* BEGIN *

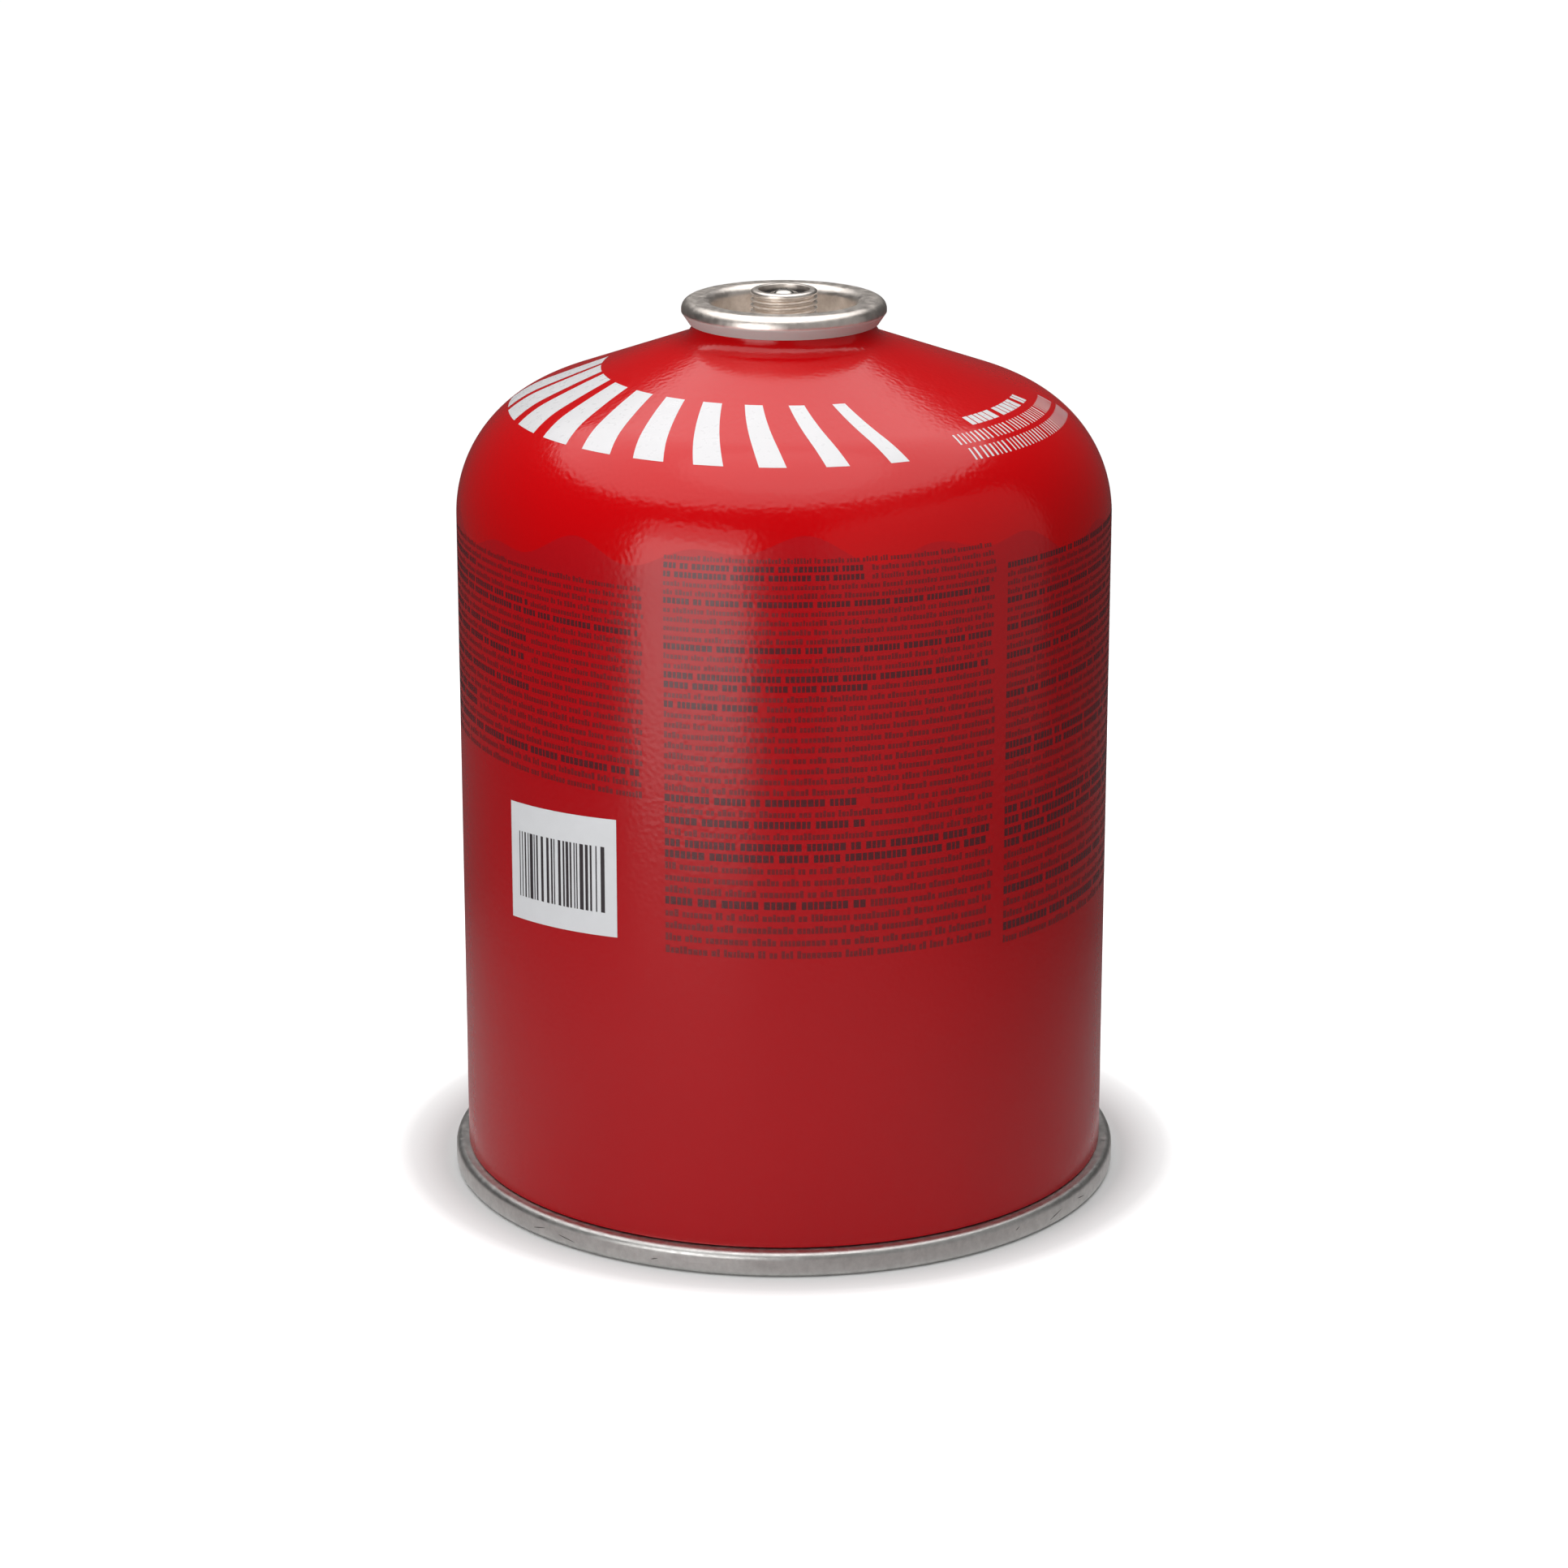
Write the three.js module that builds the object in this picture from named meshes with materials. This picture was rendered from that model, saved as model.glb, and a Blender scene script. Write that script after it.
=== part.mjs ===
// Self-sealing screw-valve gas canister, standing upright.
// Units are millimetres, Z points up, and the origin is the middle of the foot on the ground.
import * as THREE from 'three';

// Can body: a drawn steel shell, filled and closed for good
const bodyRadius = 55;
const wallTop = 115.65;
const shoulderRadius = 22;
const coneAngle = 20;
const neckRadius = 15.15;
const neckFillet = 3.6;
const curlOverhang = 1.25;
const curlHeight = 1.9;
const curlRound = 0.6;
const curlDepth = 2.45;

// Base end: a pressed disc with a domed panel, folded round the foot of the body as a seam
const seamStep = 2.2;
const seamHeight = 4.2;
const seamTopRound = 1.2;
const seamFootRound = 1;
const footWidth = 1.1;
const footInnerRound = 0.5;
const chuckWallLean = 0.5;
const panelHeight = 4.6;
const panelRound = 1.2;
const panelRise = 8;
const endSheet = 0.4;

// Valve cup: one pressing with a rim crimped over the neck, a channel and a threaded boss
const cupSheet = 0.4;
const rimRound = 1.7;
const skirtReach = 0.5;
const channelDepth = 5.3;
const channelRound = 1.1;
const bossRadius = 11.11 / 2;
const bossHeight = 6.87;
const bossWall = 1;
const bossFootRound = 0.7;
const crownRound = 0.55;
const lipOverhang = 0.3;
const lipDepth = 0.75;

// Valve pieces inside the boss, and the gasket under the rim
const gasketThickness = 0.5;
const sealThickness = 1.5;
const stemRadius = 2.45;
const stemSetback = 0.1;
const stemChamfer = 0.25;
const stemTailRadius = 1.6;
const stemTailLength = 3.2;
const collarWidth = 0.85;
const collarThickness = 1;
const housingFloor = 1;
const housingReach = 3.6;

// Clearance between pieces that touch
const fitGap = 0.3;

// Number of facets round the wide pieces, and round the cup and what is in it
const wideFacets = 64;
const cupFacets = 48;
const smallFacets = 32;

const radians = (degrees) => (degrees * Math.PI) / 180;
const point = (radius, height) => new THREE.Vector2(radius, height);

// Points of an arc in the section, angles in degrees from the outward direction
function arc(centreRadius, centreHeight, radius, fromAngle, toAngle, steps) {
  const points = [];
  for (let step = 0; step <= steps; step += 1) {
    const angle = radians(fromAngle + ((toAngle - fromAngle) * step) / steps);
    points.push(point(centreRadius + radius * Math.cos(angle), centreHeight + radius * Math.sin(angle)));
  }
  return points;
}

// A section turned round the Z axis; it runs up the outside and comes back on the inside
function turned(name, section, facets, material) {
  const geometry = new THREE.LatheGeometry(section, facets);
  geometry.rotateX(Math.PI / 2);
  const mesh = new THREE.Mesh(geometry, material);
  mesh.name = name;
  return mesh;
}

// A closed section ends where it began
const closed = (points) => [...points, points[0].clone()];

// Heights of the body, from the ground up
const coneStartRadius = bodyRadius - shoulderRadius * (1 - Math.sin(radians(coneAngle)));
const coneStartHeight = wallTop + shoulderRadius * Math.cos(radians(coneAngle));
const neckCorner = coneStartHeight + (coneStartRadius - neckRadius) * Math.tan(radians(coneAngle));
const neckTop = neckCorner + neckFillet / Math.tan(radians(45 + coneAngle / 2));
const curlRadius = neckRadius + curlOverhang;
const openingRadius = neckRadius - curlDepth;
const curlTop = neckTop + curlHeight;

// Section of the base end's panel: a shallow dome inside an upright wall
const seamRadius = bodyRadius + seamStep;
const footOuter = seamRadius - seamFootRound;
const footInner = footOuter - footWidth;
const chuckRadius = footInner - footInnerRound - chuckWallLean;
const panelRadius = chuckRadius - panelRound;
const domeRadius = (panelRadius ** 2 + panelRise ** 2) / (2 * panelRise);
const domeSpan = (Math.asin(panelRadius / domeRadius) * 180) / Math.PI;

// The panel's line from the axis out to its edge, raised by an amount
function panelLine(raise) {
  const centre = panelHeight + panelRise - domeRadius + raise;
  const line = arc(0, centre, domeRadius, 90, 90 - domeSpan, 8);
  line[0].x = 0;
  return line;
}

// Valve cup: sizes that follow from the neck that it is crimped on
const rimRadius = curlRadius + fitGap + cupSheet;
const rimTop = curlTop + fitGap + gasketThickness + fitGap + cupSheet;
const cupWallRadius = openingRadius - fitGap;
const channelRadius = cupWallRadius - cupSheet;
const channelFloor = rimTop - channelDepth;
const cupUnderside = channelFloor - cupSheet;
const skirtBottom = neckTop - skirtReach;
const neckAtSkirt = neckRadius + neckFillet - Math.sqrt(neckFillet ** 2 - skirtReach ** 2);
const skirtInner = neckAtSkirt + fitGap;
const skirtTop = rimTop - rimRound - cupSheet;
const bossTop = channelFloor + bossHeight;
const bossBore = bossRadius - bossWall;
const lipRadius = bossBore - lipOverhang;

// Valve: sizes that follow from the boss
const sealTop = bossTop - lipDepth - fitGap;
const sealBottom = sealTop - sealThickness;
const collarTop = sealBottom - fitGap;
const collarRadius = stemRadius + collarWidth;
const stemTop = bossTop - stemSetback;
const tailBottom = collarTop - collarThickness - stemTailLength;
const housingRadius = bossBore - fitGap;
const housingTop = collarTop;
const housingBottom = Math.min(cupUnderside - housingReach, tailBottom - fitGap - housingFloor);
const housingLedge = collarTop - collarThickness - fitGap;

const redLacquer = new THREE.MeshStandardMaterial({ color: 0xb4101c, roughness: 0.32, metalness: 0.1 });
const greyTinplate = new THREE.MeshStandardMaterial({ color: 0xb4b1ac, roughness: 0.42, metalness: 0.9 });
const brightTinplate = new THREE.MeshStandardMaterial({ color: 0xcfc6bd, roughness: 0.25, metalness: 1 });
const blackRubber = new THREE.MeshStandardMaterial({ color: 0x1b1719, roughness: 0.7, metalness: 0 });
const turnedSteel = new THREE.MeshStandardMaterial({ color: 0xdedad4, roughness: 0.22, metalness: 1 });
const paleNylon = new THREE.MeshStandardMaterial({ color: 0xd8d6cf, roughness: 0.5, metalness: 0 });

// Body: wall, round shoulder, cone and neck, with the curl that the cup grips
function canBody() {
  const filletCentre = neckRadius + neckFillet;
  const section = [
    ...panelLine(endSheet + fitGap),
    point(chuckRadius + endSheet, seamHeight + fitGap),
    point(bodyRadius, seamHeight + fitGap),
    ...arc(bodyRadius - shoulderRadius, wallTop, shoulderRadius, 0, 90 - coneAngle, 9),
    ...arc(filletCentre, neckTop, neckFillet, 270 - coneAngle, 180, 4),
    point(curlRadius, neckTop + curlOverhang),
    ...arc(curlRadius - curlRound, curlTop - curlRound, curlRound, 0, 90, 2),
    ...arc(openingRadius + curlRound, curlTop - curlRound, curlRound, 90, 180, 2),
    point(openingRadius, cupUnderside - fitGap),
    point(bossBore, cupUnderside - fitGap),
    point(bossBore, housingBottom - fitGap),
    point(0, housingBottom - fitGap),
  ];
  return turned('can_body', section, wideFacets, redLacquer);
}

// Base end: foot and seam outside, upright wall and dome inside
function baseEnd() {
  const section = [
    ...panelLine(0),
    ...arc(panelRadius, panelHeight - panelRound, panelRound, 90, 0, 3).slice(1),
    point(footInner - footInnerRound, footInnerRound),
    point(footInner, 0),
    ...arc(footOuter, seamFootRound, seamFootRound, 270, 360, 4),
    ...arc(seamRadius - seamTopRound, seamHeight - seamTopRound, seamTopRound, 0, 90, 4),
    point(chuckRadius + endSheet, seamHeight),
    ...panelLine(endSheet).reverse(),
  ];
  return turned('base_end', section, wideFacets, greyTinplate);
}

// Cup: the skirt, the rim's crown, the channel and the boss outside, then the inner face back down
function valveCup() {
  const innerRound = rimRound - cupSheet;
  const rimCentre = rimTop - rimRound;
  const outerLine = [
    point(skirtInner + cupSheet, skirtBottom),
    point(rimRadius, skirtTop),
    ...arc(rimRadius - rimRound, rimCentre, rimRound, 0, 90, 5),
    ...arc(channelRadius + rimRound, rimCentre, rimRound, 90, 180, 5),
    ...arc(channelRadius - channelRound, channelFloor + channelRound, channelRound, 360, 270, 3),
    ...arc(bossRadius + bossFootRound, channelFloor + bossFootRound, bossFootRound, 270, 180, 2),
    ...arc(bossRadius - crownRound, bossTop - crownRound, crownRound, 0, 90, 3),
    point(lipRadius, bossTop),
  ];
  const innerLine = [
    point(lipRadius, bossTop - lipDepth),
    point(bossBore, bossTop - lipDepth),
    point(bossBore, cupUnderside),
    ...arc(cupWallRadius - channelRound, cupUnderside + channelRound, channelRound, 270, 360, 3),
    ...arc(cupWallRadius + innerRound, rimCentre, innerRound, 180, 90, 3),
    ...arc(rimRadius - rimRound, rimCentre, innerRound, 90, 0, 3),
    point(rimRadius - cupSheet, skirtTop),
    point(skirtInner, skirtBottom),
  ];
  return turned('valve_cup', closed([...outerLine, ...innerLine]), cupFacets, brightTinplate);
}

// Gasket that lies on the curl, under the crown of the rim
function rimGasket() {
  const outer = rimRadius - rimRound;
  const inner = channelRadius + rimRound;
  const bottom = curlTop + fitGap;
  const top = bottom + gasketThickness;
  const section = closed([point(inner, bottom), point(outer, bottom), point(outer, top), point(inner, top)]);
  return turned('rim_gasket', section, cupFacets, blackRubber);
}

// Ring that seals the stem, held between the lip of the boss and the housing
function valveSeal() {
  const inner = stemRadius + fitGap;
  const section = closed([
    point(inner, sealBottom),
    point(housingRadius, sealBottom),
    point(housingRadius, sealTop),
    point(inner, sealTop),
  ]);
  return turned('valve_seal', section, cupFacets, blackRubber);
}

// Stem: a turned pin with a collar that stops against the seal
function valveStem() {
  const section = [
    point(0, tailBottom),
    point(stemTailRadius, tailBottom),
    point(stemTailRadius, collarTop - collarThickness),
    point(collarRadius, collarTop - collarThickness),
    point(collarRadius, collarTop),
    point(stemRadius, collarTop),
    point(stemRadius, stemTop - stemChamfer),
    point(stemRadius - stemChamfer, stemTop),
    point(0, stemTop),
  ];
  return turned('valve_stem', section, smallFacets, turnedSteel);
}

// Housing: a moulded cup pressed into the boss from below, which carries the stem
function valveHousing() {
  const tailBore = stemTailRadius + fitGap;
  const collarBore = collarRadius + fitGap;
  const boreBottom = tailBottom - fitGap;
  const section = [
    point(0, housingBottom),
    point(housingRadius, housingBottom),
    point(housingRadius, housingTop),
    point(collarBore, housingTop),
    point(collarBore, housingLedge),
    point(tailBore, housingLedge),
    point(tailBore, boreBottom),
    point(0, boreBottom),
  ];
  return turned('valve_housing', section, smallFacets, paleNylon);
}

const group = new THREE.Group();
group.add(canBody(), baseEnd(), valveCup(), rimGasket(), valveSeal(), valveStem(), valveHousing());

export default group;
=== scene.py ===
"""Looks of the screw-valve gas canister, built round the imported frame."""

import bisect
import math
import random

import bpy
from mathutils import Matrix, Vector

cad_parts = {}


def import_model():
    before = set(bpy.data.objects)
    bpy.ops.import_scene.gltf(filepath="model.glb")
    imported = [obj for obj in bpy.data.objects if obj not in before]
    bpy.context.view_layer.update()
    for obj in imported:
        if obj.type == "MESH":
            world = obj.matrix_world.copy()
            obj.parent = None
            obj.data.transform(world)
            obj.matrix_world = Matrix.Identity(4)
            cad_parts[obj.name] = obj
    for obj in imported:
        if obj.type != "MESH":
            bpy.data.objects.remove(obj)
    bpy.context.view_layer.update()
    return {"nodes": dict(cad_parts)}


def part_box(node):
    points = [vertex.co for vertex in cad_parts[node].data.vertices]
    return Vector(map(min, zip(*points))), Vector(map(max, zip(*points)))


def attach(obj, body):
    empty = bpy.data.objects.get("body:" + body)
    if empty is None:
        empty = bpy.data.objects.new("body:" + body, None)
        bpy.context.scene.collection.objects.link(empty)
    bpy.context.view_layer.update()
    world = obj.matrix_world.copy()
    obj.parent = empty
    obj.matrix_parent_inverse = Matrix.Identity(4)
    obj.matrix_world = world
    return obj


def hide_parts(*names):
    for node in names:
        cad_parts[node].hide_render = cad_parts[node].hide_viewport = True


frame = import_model()
scene = bpy.context.scene

MM = 0.001
TURN = 2 * math.pi


# Sizes in millimetres, from the frame where it holds them

def node_box(name):
    """The lowest and the highest corner of a node's box."""
    low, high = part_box(name)
    return [value / MM for value in low], [value / MM for value in high]


_, body_high = node_box("can_body")
_, end_high = node_box("base_end")
_, cup_high = node_box("valve_cup")
seal_low, seal_high = node_box("valve_seal")
stem_low, stem_high = node_box("valve_stem")

BODY_RADIUS = body_high[0]
SEAM_RADIUS = end_high[0]
RIM_RADIUS = cup_high[0]
BOSS_TOP = cup_high[2]

CURL_TOP = body_high[2]
STEM_TOP = stem_high[2]
SEAL_TOP = seal_high[2]

WALL_TOP = 115.65
SHOULDER_RADIUS = 22
CONE_ANGLE = math.radians(20)
NECK_RADIUS = 15.15
NECK_FILLET = 3.6
CURL_OVERHANG = 1.25
CURL_DEPTH = 2.45
CURL_ROUND = 0.6
CURL_RADIUS = NECK_RADIUS + CURL_OVERHANG
OPENING_RADIUS = NECK_RADIUS - CURL_DEPTH
FIT_GAP = 0.3

SEAM_HEIGHT = 4.2
SEAM_TOP_ROUND = 1.2
SEAM_FOOT_ROUND = 1.0
FOOT_WIDTH = 1.1
FOOT_INNER_ROUND = 0.5
CHUCK_WALL_LEAN = 0.5
CHUCK_RADIUS = SEAM_RADIUS - SEAM_FOOT_ROUND - FOOT_WIDTH - FOOT_INNER_ROUND - CHUCK_WALL_LEAN
PANEL_HEIGHT = 4.6
PANEL_ROUND = 1.2
PANEL_RISE = 8
END_SHEET = 0.4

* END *

Stated goal »
Can you repeat, word for word, every line above from the one containing "const group = new THREE.Group();" down to the one containing "obj.parent = None", including both?

Correct result »
const group = new THREE.Group();
group.add(canBody(), baseEnd(), valveCup(), rimGasket(), valveSeal(), valveStem(), valveHousing());

export default group;
=== scene.py ===
"""Looks of the screw-valve gas canister, built round the imported frame."""

import bisect
import math
import random

import bpy
from mathutils import Matrix, Vector

cad_parts = {}


def import_model():
    before = set(bpy.data.objects)
    bpy.ops.import_scene.gltf(filepath="model.glb")
    imported = [obj for obj in bpy.data.objects if obj not in before]
    bpy.context.view_layer.update()
    for obj in imported:
        if obj.type == "MESH":
            world = obj.matrix_world.copy()
            obj.parent = None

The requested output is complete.